## Information provided
====================
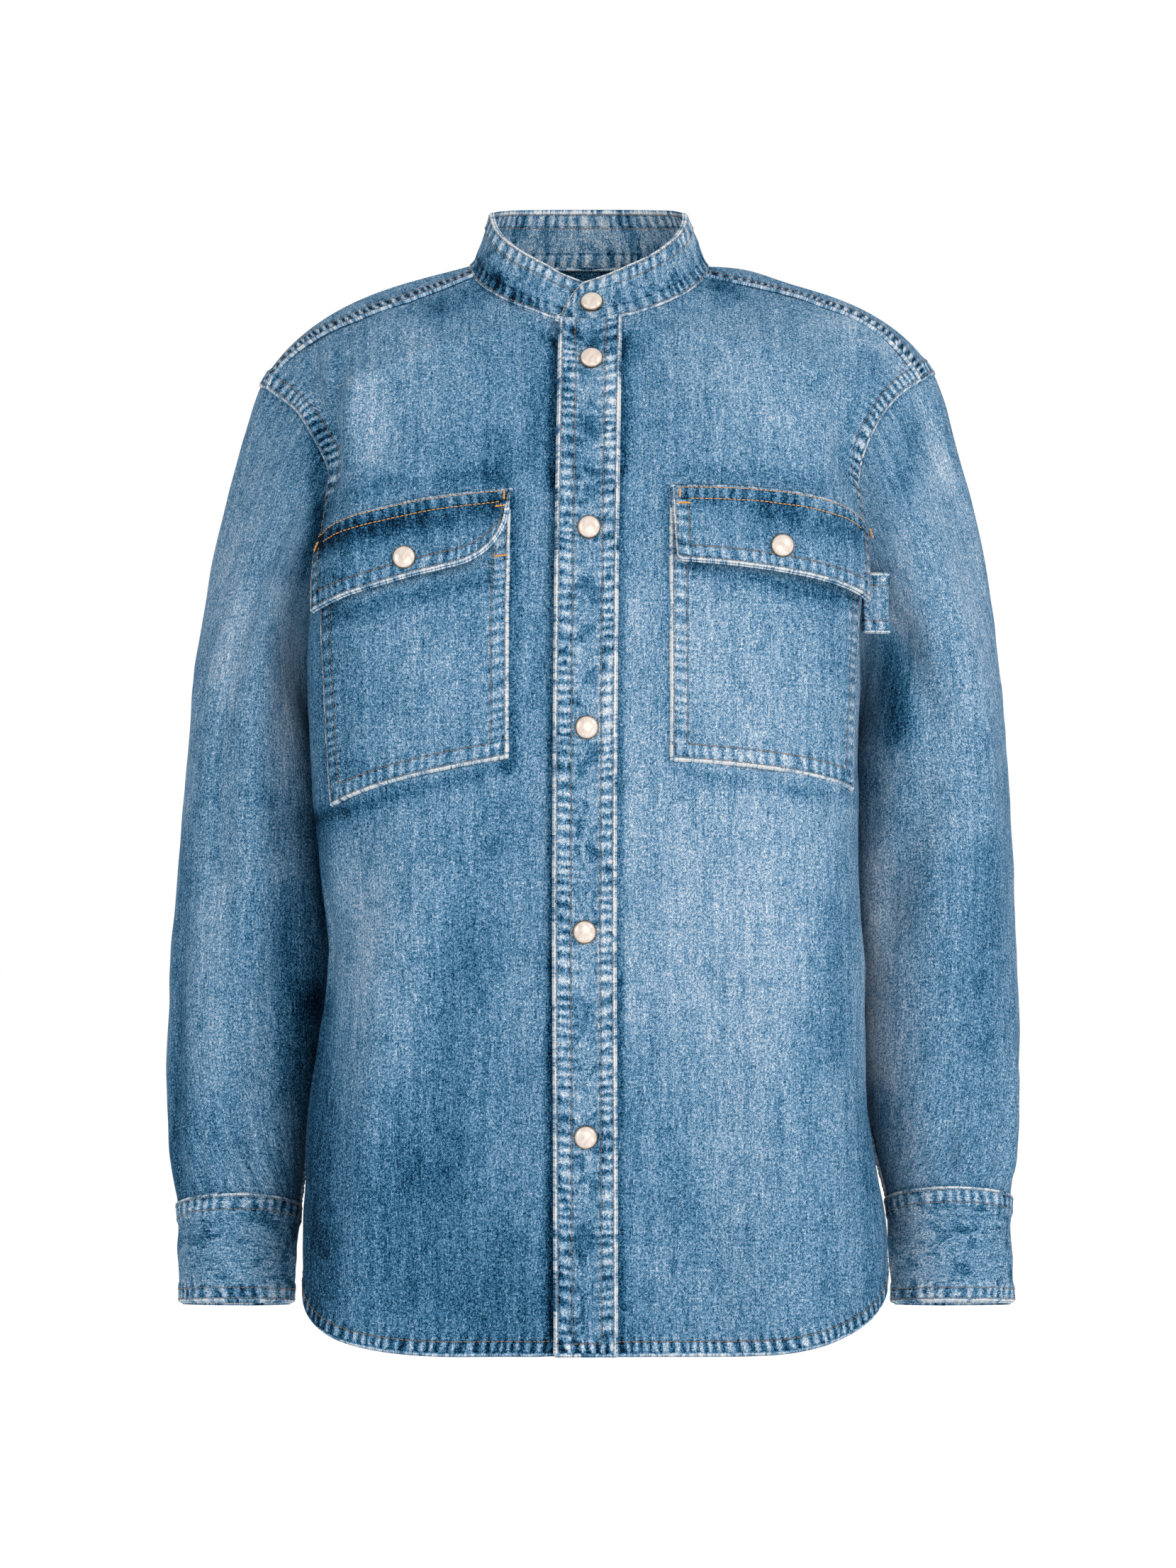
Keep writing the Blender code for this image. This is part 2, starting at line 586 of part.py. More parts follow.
def material(name, colour, roughness=0.9):
    made = bpy.data.materials.new(name)
    made.use_nodes = True
    shader = made.node_tree.nodes["Principled BSDF"]
    shader.inputs["Base Color"].default_value = (*colour, 1)
    shader.inputs["Roughness"].default_value = roughness
    return made


# ---- what lies on a front ----


def front_point(side, v, far):
    """The point of a front at this distance from the middle line, along the cloth."""
    line = front_line(side, v)
    along = np.concatenate([[0], np.cumsum(np.linalg.norm(np.diff(line, axis=0), axis=1))])
    along -= PLACKET_EDGE if side == LEFT else UNDER_EDGE
    return np.array([np.interp(far, along, line[:, k]) for k in range(3)])


def on_front(side, far, z):
    """The v, and the distance again, of the point at this distance and height."""
    low, high = 0.02, 0.98
    for _ in range(24):
        v = (low + high) / 2
        low, high = (v, high) if front_point(side, v, far)[2] < z else (low, v)
    return np.array([v, far])


def patch(side, corners, grid):
    """A grid of points and normals on a front, between four corners; rows run down and columns outwards."""
    top_in, top_out, low_out, low_in = (
        on_front(side, *corners[n]) for n in ("top_in", "top_out", "low_out", "low_in")
    )
    down, across = np.linspace(0, 1, grid[0] + 1), np.linspace(0, 1, grid[1] + 1)
    points, normals = [], []
    for q in down:
        for p in across:
            v, far = (1 - q) * ((1 - p) * top_in + p * top_out) + q * ((1 - p) * low_in + p * low_out)
            points.append(front_point(side, v, far))
            by_far = front_point(side, v, far + 1) - front_point(side, v, far - 1)
            by_v = front_point(side, v + 0.002, far) - front_point(side, v - 0.002, far)
            normals.append(unit(np.cross(by_far, by_v)) * side)
    shape = (grid[0] + 1, grid[1] + 1, 3)
    return np.array(points).reshape(shape), np.array(normals).reshape(shape)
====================
## Instruction
Quote the material exactly, leaving nothing out.

## Solution for this task
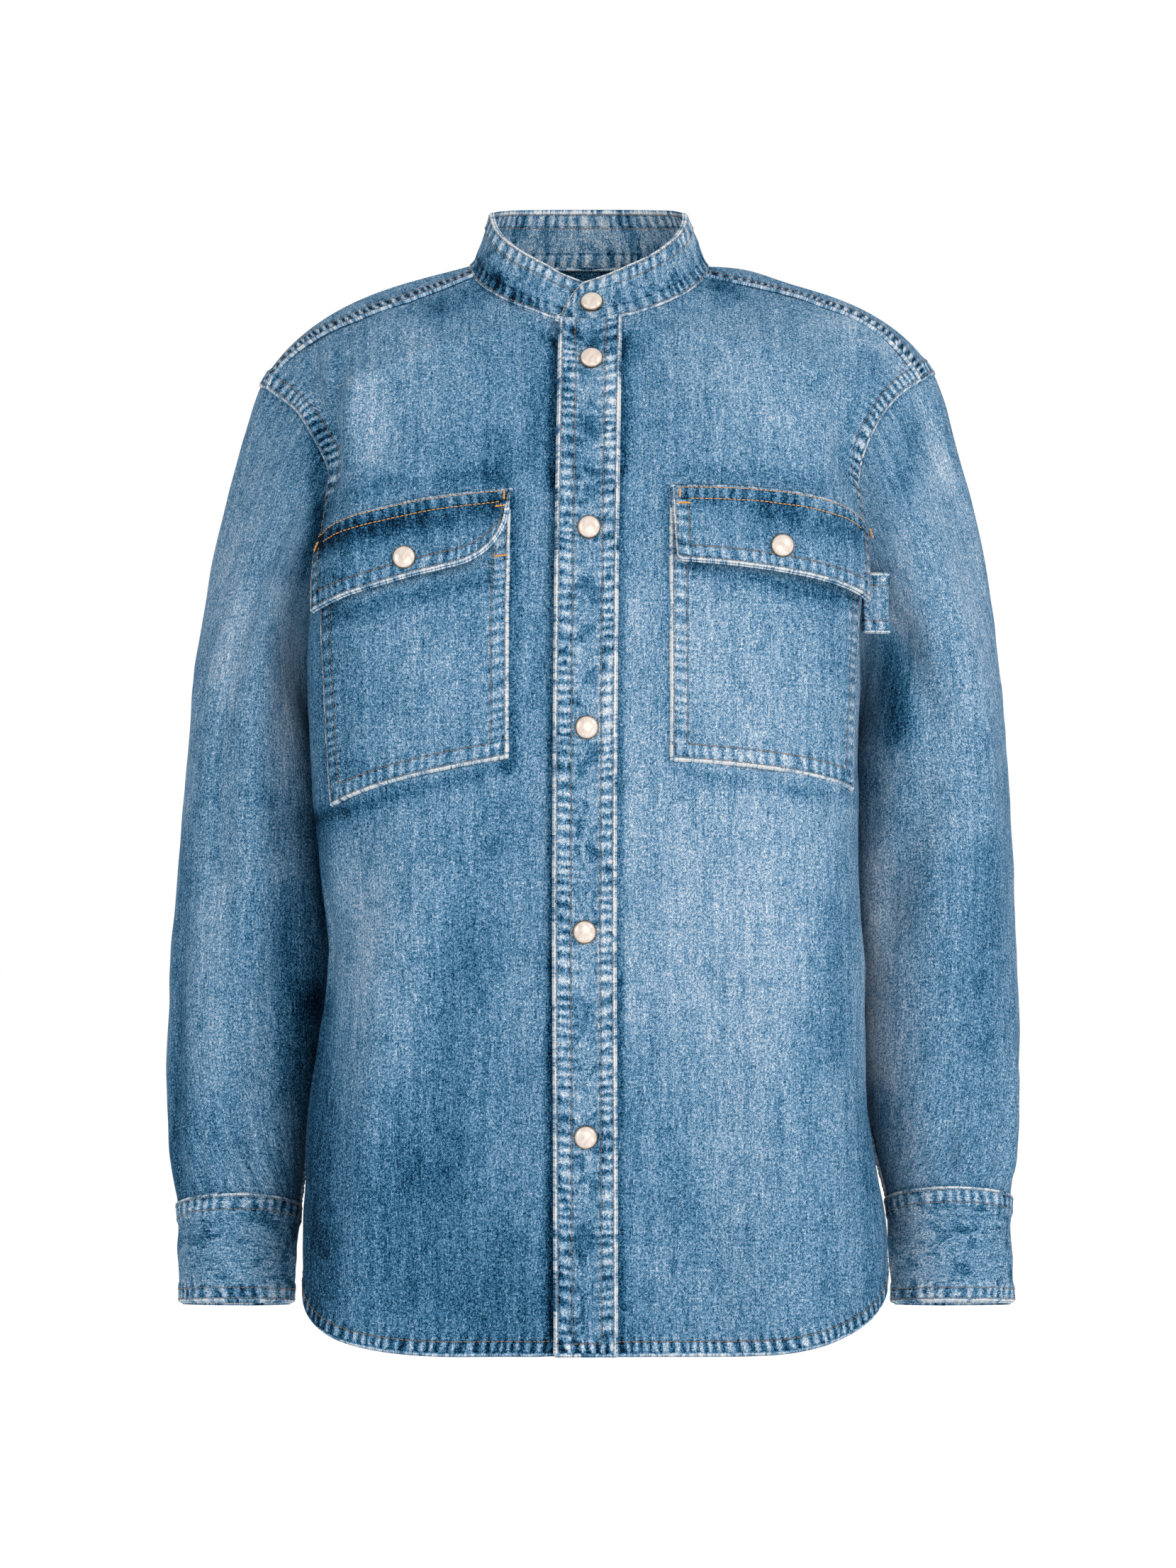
Keep writing the Blender code for this image. This is part 2, starting at line 586 of part.py. More parts follow.
def material(name, colour, roughness=0.9):
    made = bpy.data.materials.new(name)
    made.use_nodes = True
    shader = made.node_tree.nodes["Principled BSDF"]
    shader.inputs["Base Color"].default_value = (*colour, 1)
    shader.inputs["Roughness"].default_value = roughness
    return made


# ---- what lies on a front ----


def front_point(side, v, far):
    """The point of a front at this distance from the middle line, along the cloth."""
    line = front_line(side, v)
    along = np.concatenate([[0], np.cumsum(np.linalg.norm(np.diff(line, axis=0), axis=1))])
    along -= PLACKET_EDGE if side == LEFT else UNDER_EDGE
    return np.array([np.interp(far, along, line[:, k]) for k in range(3)])


def on_front(side, far, z):
    """The v, and the distance again, of the point at this distance and height."""
    low, high = 0.02, 0.98
    for _ in range(24):
        v = (low + high) / 2
        low, high = (v, high) if front_point(side, v, far)[2] < z else (low, v)
    return np.array([v, far])


def patch(side, corners, grid):
    """A grid of points and normals on a front, between four corners; rows run down and columns outwards."""
    top_in, top_out, low_out, low_in = (
        on_front(side, *corners[n]) for n in ("top_in", "top_out", "low_out", "low_in")
    )
    down, across = np.linspace(0, 1, grid[0] + 1), np.linspace(0, 1, grid[1] + 1)
    points, normals = [], []
    for q in down:
        for p in across:
            v, far = (1 - q) * ((1 - p) * top_in + p * top_out) + q * ((1 - p) * low_in + p * low_out)
            points.append(front_point(side, v, far))
            by_far = front_point(side, v, far + 1) - front_point(side, v, far - 1)
            by_v = front_point(side, v + 0.002, far) - front_point(side, v - 0.002, far)
            normals.append(unit(np.cross(by_far, by_v)) * side)
    shape = (grid[0] + 1, grid[1] + 1, 3)
    return np.array(points).reshape(shape), np.array(normals).reshape(shape)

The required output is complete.